What is asked:
Pick out each line containing the string "joints".

______

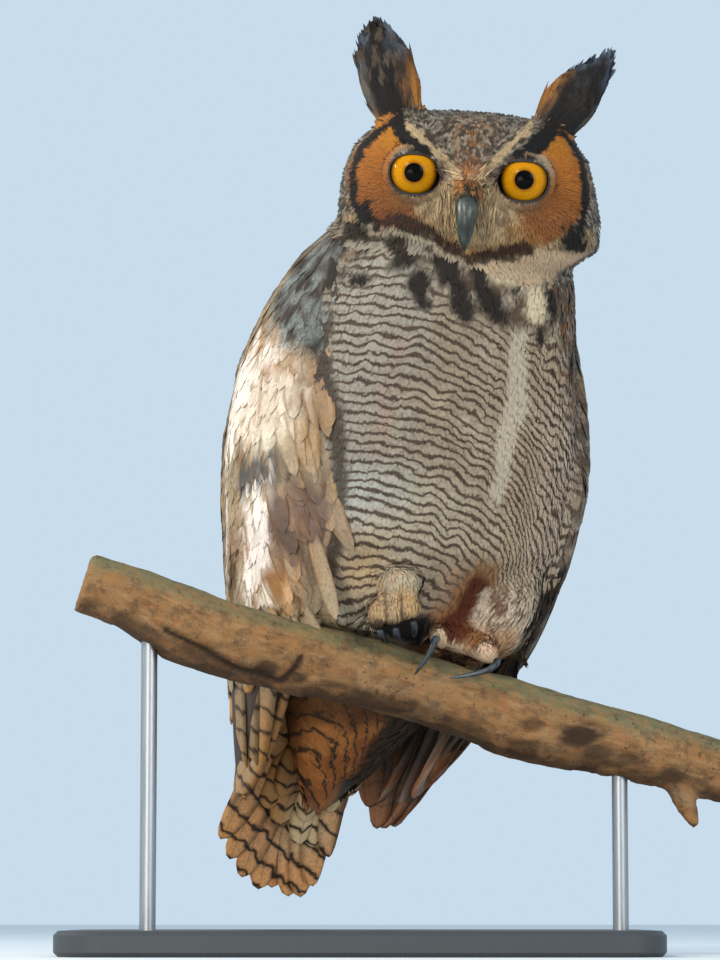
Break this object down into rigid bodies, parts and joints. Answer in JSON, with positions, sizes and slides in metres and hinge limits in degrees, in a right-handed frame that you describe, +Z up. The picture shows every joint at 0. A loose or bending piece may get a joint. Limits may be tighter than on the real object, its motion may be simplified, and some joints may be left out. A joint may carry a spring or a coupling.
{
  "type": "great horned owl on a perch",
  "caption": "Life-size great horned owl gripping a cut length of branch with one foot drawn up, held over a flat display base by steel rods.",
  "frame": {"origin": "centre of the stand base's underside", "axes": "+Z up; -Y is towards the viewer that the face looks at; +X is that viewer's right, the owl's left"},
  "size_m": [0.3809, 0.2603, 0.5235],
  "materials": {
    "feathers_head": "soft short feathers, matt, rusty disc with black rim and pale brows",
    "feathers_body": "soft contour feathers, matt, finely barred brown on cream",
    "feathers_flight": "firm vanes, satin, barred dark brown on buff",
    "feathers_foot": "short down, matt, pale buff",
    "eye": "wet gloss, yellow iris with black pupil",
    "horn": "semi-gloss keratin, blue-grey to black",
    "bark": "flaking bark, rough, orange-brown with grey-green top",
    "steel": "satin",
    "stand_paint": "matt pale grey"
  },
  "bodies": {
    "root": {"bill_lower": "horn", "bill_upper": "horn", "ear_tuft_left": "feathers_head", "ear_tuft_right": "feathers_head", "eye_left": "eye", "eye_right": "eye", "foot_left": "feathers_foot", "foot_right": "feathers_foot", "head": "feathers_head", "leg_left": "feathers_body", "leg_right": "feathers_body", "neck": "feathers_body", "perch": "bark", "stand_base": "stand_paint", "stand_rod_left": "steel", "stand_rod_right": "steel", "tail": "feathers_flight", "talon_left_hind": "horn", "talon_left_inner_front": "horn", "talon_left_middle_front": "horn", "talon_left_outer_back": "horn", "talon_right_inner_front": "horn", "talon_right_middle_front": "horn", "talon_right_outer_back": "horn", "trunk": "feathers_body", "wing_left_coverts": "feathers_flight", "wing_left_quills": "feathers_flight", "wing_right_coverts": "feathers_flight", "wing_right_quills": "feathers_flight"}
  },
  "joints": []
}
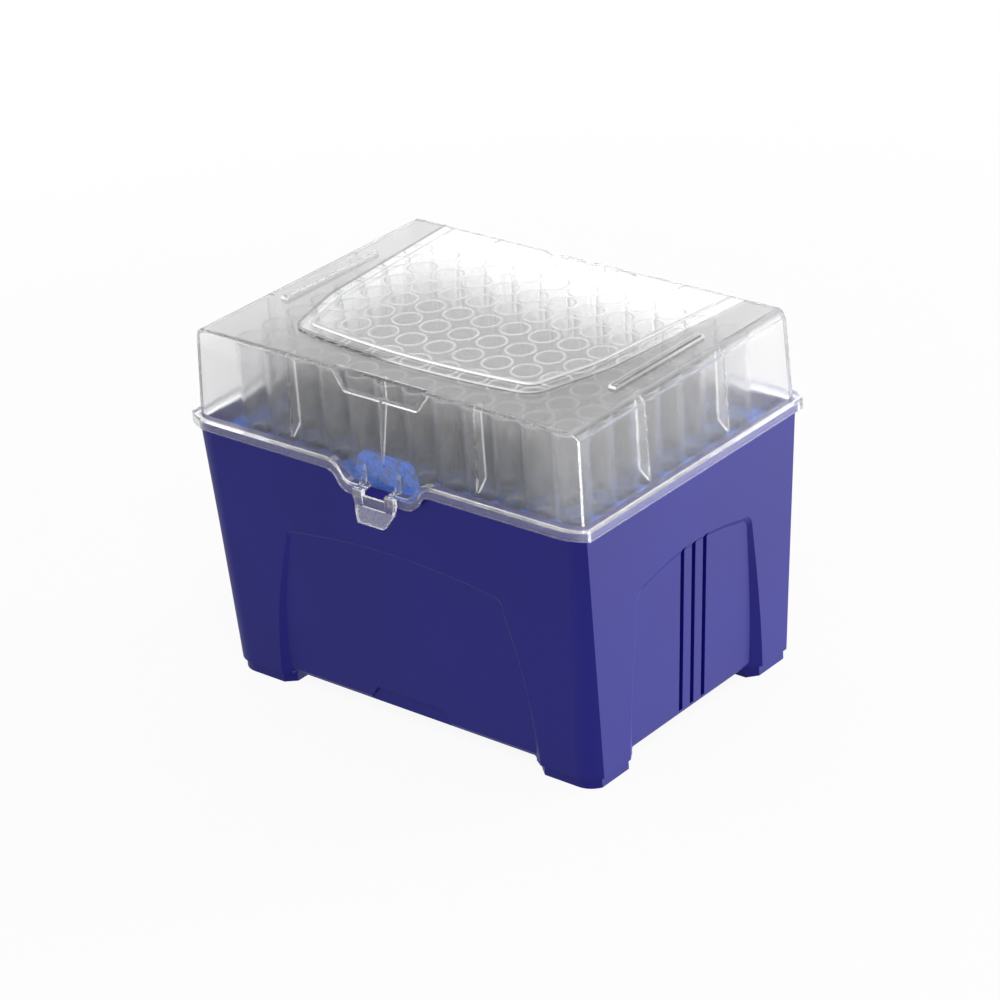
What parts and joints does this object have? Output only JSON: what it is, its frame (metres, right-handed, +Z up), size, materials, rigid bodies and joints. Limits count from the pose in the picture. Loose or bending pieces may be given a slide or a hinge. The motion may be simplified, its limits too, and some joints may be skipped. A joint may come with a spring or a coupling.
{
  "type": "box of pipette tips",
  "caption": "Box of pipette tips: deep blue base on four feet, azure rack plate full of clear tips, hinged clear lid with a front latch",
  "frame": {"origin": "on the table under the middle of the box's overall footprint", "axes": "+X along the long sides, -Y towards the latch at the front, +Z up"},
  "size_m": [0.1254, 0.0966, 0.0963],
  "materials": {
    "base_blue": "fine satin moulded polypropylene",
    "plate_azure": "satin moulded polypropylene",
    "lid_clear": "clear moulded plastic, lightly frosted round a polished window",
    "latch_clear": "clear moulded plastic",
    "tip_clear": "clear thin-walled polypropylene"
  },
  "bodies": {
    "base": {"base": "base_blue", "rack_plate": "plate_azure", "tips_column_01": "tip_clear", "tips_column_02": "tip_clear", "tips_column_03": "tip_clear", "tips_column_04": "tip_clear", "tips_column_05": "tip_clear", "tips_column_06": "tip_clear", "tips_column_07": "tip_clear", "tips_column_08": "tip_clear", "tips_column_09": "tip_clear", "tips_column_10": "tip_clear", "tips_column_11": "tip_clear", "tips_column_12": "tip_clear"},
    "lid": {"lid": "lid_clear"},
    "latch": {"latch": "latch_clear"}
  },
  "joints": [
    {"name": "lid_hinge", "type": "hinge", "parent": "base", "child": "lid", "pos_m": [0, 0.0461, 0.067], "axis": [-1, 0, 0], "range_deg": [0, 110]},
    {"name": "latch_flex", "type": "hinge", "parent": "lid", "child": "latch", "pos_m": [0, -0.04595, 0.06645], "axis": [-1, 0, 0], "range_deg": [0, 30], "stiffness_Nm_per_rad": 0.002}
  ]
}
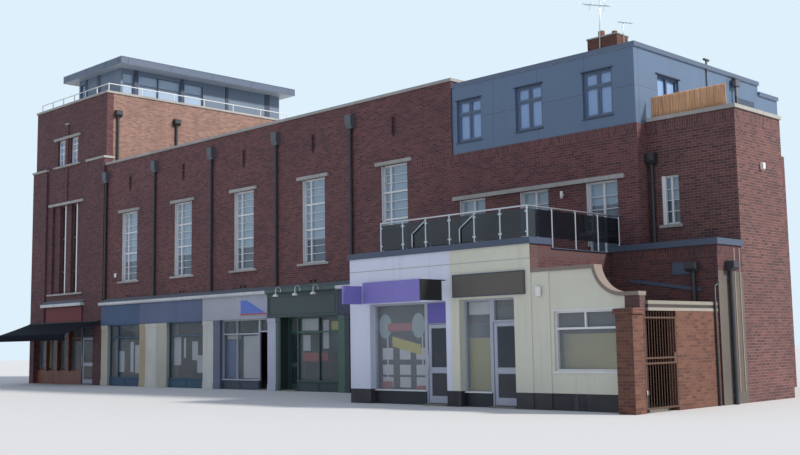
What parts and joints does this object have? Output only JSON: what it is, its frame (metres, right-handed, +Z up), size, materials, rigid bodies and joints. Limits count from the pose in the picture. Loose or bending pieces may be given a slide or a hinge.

______

Exercise result:
Break this object down into rigid bodies, parts and joints. Answer in JSON, with positions, sizes and slides in metres and hinge limits in degrees, in a right-handed frame that you describe, +Z up. The picture shows every joint at 0. A loose or bending piece may get a joint. Limits may be tighter than on the real object, its motion may be simplified, and some joints may be left out. A joint may carry a spring or a coupling.
  "joints": []
What parts and joints does this object have? Output only JSON: what it is, its frame (metres, right-handed, +Z up), size, materials, rigid bodies and joints. Limits count from the pose in the picture. Loose or bending pieces may be given a slide or a hinge. The motion may be simplified, its limits too, and some joints may be skipped. A joint may come with a spring or a coupling.
  "joints": [
What parts and joints does this object have? Output only JSON: what it is, its frame (metres, right-handed, +Z up), size, materials, rigid bodies and joints. Limits count from the pose in the picture. Loose or bending pieces may be given a slide or a hinge.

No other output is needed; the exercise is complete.